What are the key parts that make cloud elasticity work?

There are a few important pieces. First, the cloud system constantly watches how much computer power and storage you’re using. Then, it has rules (like ‘if usage goes above 80%, add more power’) that tell it when to make changes. Finally, it automatically adds or removes resources, and a ‘load balancer’ spreads the work evenly so no single computer gets overloaded.

Can cloud elasticity help prevent my website from crashing during busy times?

Absolutely! When lots of people suddenly visit your website or use your app, elasticity automatically adds more resources, like extra servers, to handle the extra visitors. This keeps your site running smoothly and prevents it from slowing down or crashing, ensuring everyone has a good experience.

What happens if I need more computer power very suddenly?

That’s exactly what elasticity is for! It’s designed to add resources very quickly, often in just minutes. This way, if there’s a surprise surge in demand, your systems can keep up without you having to do anything manually. It’s like having an emergency supply of extra help ready to go instantly.

Are there any downsides to using cloud elasticity?

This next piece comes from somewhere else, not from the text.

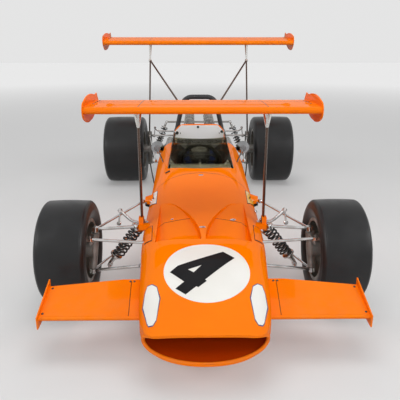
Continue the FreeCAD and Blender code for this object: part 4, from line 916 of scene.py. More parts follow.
# %% [markdown]
# Painted signs have no thickness of their own, but they follow the skin. Each one is drawn flat above the
# car, filled, divided into small faces, and pressed straight down on the solid by a shrinkwrap modifier
# that stops a hair above it. The roundel carries a plain block numeral and the other patches stay blank.


# %% A sign pressed on the skin
def filled(name, rings, divisions, height):
    """A flat piece with these closed outlines, the first one outside and the others holes, in small faces."""
    parts = []
    for index, ring in enumerate(rings):
        points = [Vector((x, y, height)) for x, y in ring]
        parts.append(drawn_line(name + "_ring" + str(index), points, closed=True))
        bpy.ops.mesh.remove_doubles(threshold=merge_distance)
        put_in_mesh()
        put_down()
    sign = joined(name, parts)
    take_up(sign)
    bpy.ops.object.mode_set(mode="EDIT")
    bpy.ops.mesh.select_all(action="SELECT")
    bpy.ops.mesh.fill(use_beauty=True)
    bpy.ops.mesh.select_all(action="SELECT")
    bpy.ops.mesh.subdivide(number_cuts=divisions)
    bpy.ops.mesh.normals_make_consistent(inside=False)
    bpy.ops.object.mode_set(mode="OBJECT")
    return sign


def pressed_down(sign, nodes, lift):
    """Presses a sign straight down on the first of these solids that lies under it."""
    for node in nodes:
        take_up(sign)
        press = sign.modifiers.new("press", "SHRINKWRAP")
        press.wrap_method = "PROJECT"
        press.use_project_z = True
        press.use_negative_direction = True
        press.use_positive_direction = False
        press.offset = lift
        press.target = frame["nodes"][node]
        apply_modifiers(sign)
    upward = sum(face.normal.z for face in sign.data.polygons)
    if upward < 0:
        sign.data.flip_normals()
    return sign


sign_height = 0.9
paint_lift = 0.0006
print("signs are drawn at height", sign_height, "and end", paint_lift, "above the skin")

# %% Roundel
roundel_middle = Vector((0.0105, -1.62))
roundel_half_width = 0.1985
roundel_half_length = 0.178
roundel_rings = 12
roundel_points = 72
bpy.ops.mesh.primitive_circle_add(
    vertices=roundel_points,
    radius=1.0,
    fill_type="NGON",
    location=(roundel_middle.x, roundel_middle.y, sign_height),
)
roundel = bpy.context.object
roundel.name = "nose_roundel"
roundel.scale = (roundel_half_width, roundel_half_length, 1.0)
bpy.ops.object.transform_apply(location=True, rotation=True, scale=True)
bpy.ops.object.mode_set(mode="EDIT")
for ring in range(roundel_rings):
    bpy.ops.mesh.inset(thickness=roundel_half_length / (roundel_rings + 1))
bpy.ops.object.mode_set(mode="OBJECT")
finished(pressed_down(roundel, ["nose_cowl"], paint_lift), "chassis", white)
print("roundel faces:", len(roundel.data.polygons))

# %% Numeral
numeral_outline = [
    (0.091, -1.503),
    (0.144, -1.546),
    (0.001, -1.680),
    (0.009, -1.687),
    (-0.030, -1.721),
    (-0.038, -1.715),
    (-0.085, -1.757),
    (-0.131, -1.725),
    (-0.093, -1.690),
    (-0.159, -1.633),
    (-0.124, -1.596),
]
numeral_eye = [(-0.076, -1.621), (-0.013, -1.594), (-0.050, -1.638)]
numeral_divisions = 9
numeral = filled("nose_numeral", [numeral_outline, numeral_eye], numeral_divisions, sign_height)
finished(pressed_down(numeral, ["nose_cowl"], 2 * paint_lift), "chassis", number_black)
print("numeral faces:", len(numeral.data.polygons))

# %% [markdown]
# Two long patches sit on the shoulders of the nose, white with a dark border. The border is the same
# outline made a little larger and laid underneath. The outline is drawn once, for the left of the car, and
# mirrored by changing the sign of its places across.

# %% Blank patches on the nose
patch_outline = [
    (0.237, -1.686),
    (0.258, -1.6855),
    (0.2665, -1.72),
    (0.2695, -1.783),
    (0.2455, -1.868),
    (0.2375, -1.882),
    (0.2195, -1.884),
    (0.2075, -1.863),
    (0.199, -1.767),
    (0.215, -1.706),
]
border_width = 0.005
patch_divisions = 7


def grown(outline, extra):
    """The outline with each point moved away from the middle."""
    middle = Vector((sum(x for x, y in outline), sum(y for x, y in outline))) / len(outline)
    spread = [Vector(point) + (Vector(point) - middle).normalized() * extra for point in outline]
    return [(point.x, point.y) for point in spread]


for side_name, side in side_names:
    for part_name, extra, lift, finish in (
        ("border", border_width, paint_lift, outline_blue),
        ("face", 0.0, 2 * paint_lift, white),
    ):
        ring = [(side * x, y) for x, y in grown(patch_outline, extra)]
        name = "nose_patch_" + part_name + "_" + side_name
        patch = filled(name, [ring], patch_divisions, sign_height)
        finished(pressed_down(patch, ["nose_cowl"], lift), "chassis", finish)
print("a nose patch spans", spans(patch))

# %% [markdown]
# The body panels are held by quarter-turn fasteners: an oval plate with a domed stud that has a slot across
# it. One is modelled upright at the origin. The dome is cut twice beside the slot, which leaves two half
# moons on a plate. The copies stand on the skin along its normal, which is found by looking straight down
# at the solid.


# %% Where the skin is
def skin_towards(start, direction, nodes):
    """The place and normal where a straight look from the start first meets one of these solids."""
    start = Vector(start)
    direction = Vector(direction).normalized()
    found = []
    for node in nodes:
        met, place, normal, face = frame["nodes"][node].ray_cast(start, direction)
        if met:
            found.append(((place - start).length, place, normal))
    return min(found, key=lambda row: row[0])[1:]


look_from = 3.0


def skin_under(x, y, nodes):
    """The place and normal of the highest skin of these solids, seen from straight above."""
    return skin_towards((x, y, look_from), -upwards, nodes)


def skin_beside(side, y, z, nodes):
    """The same, seen from one side of the car."""
    return skin_towards((side * look_from, y, z), -side * across, nodes)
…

While it’s great, there can be a few things to watch out for. Sometimes, adding new resources might take a little bit of time, causing a small delay. Also, if you don’t set it up carefully, costs can sometimes be higher than expected if resources scale up more than you intended. And, very rarely, there might be a temporary shortage of available resources from the cloud provider during massive, unexpected global events.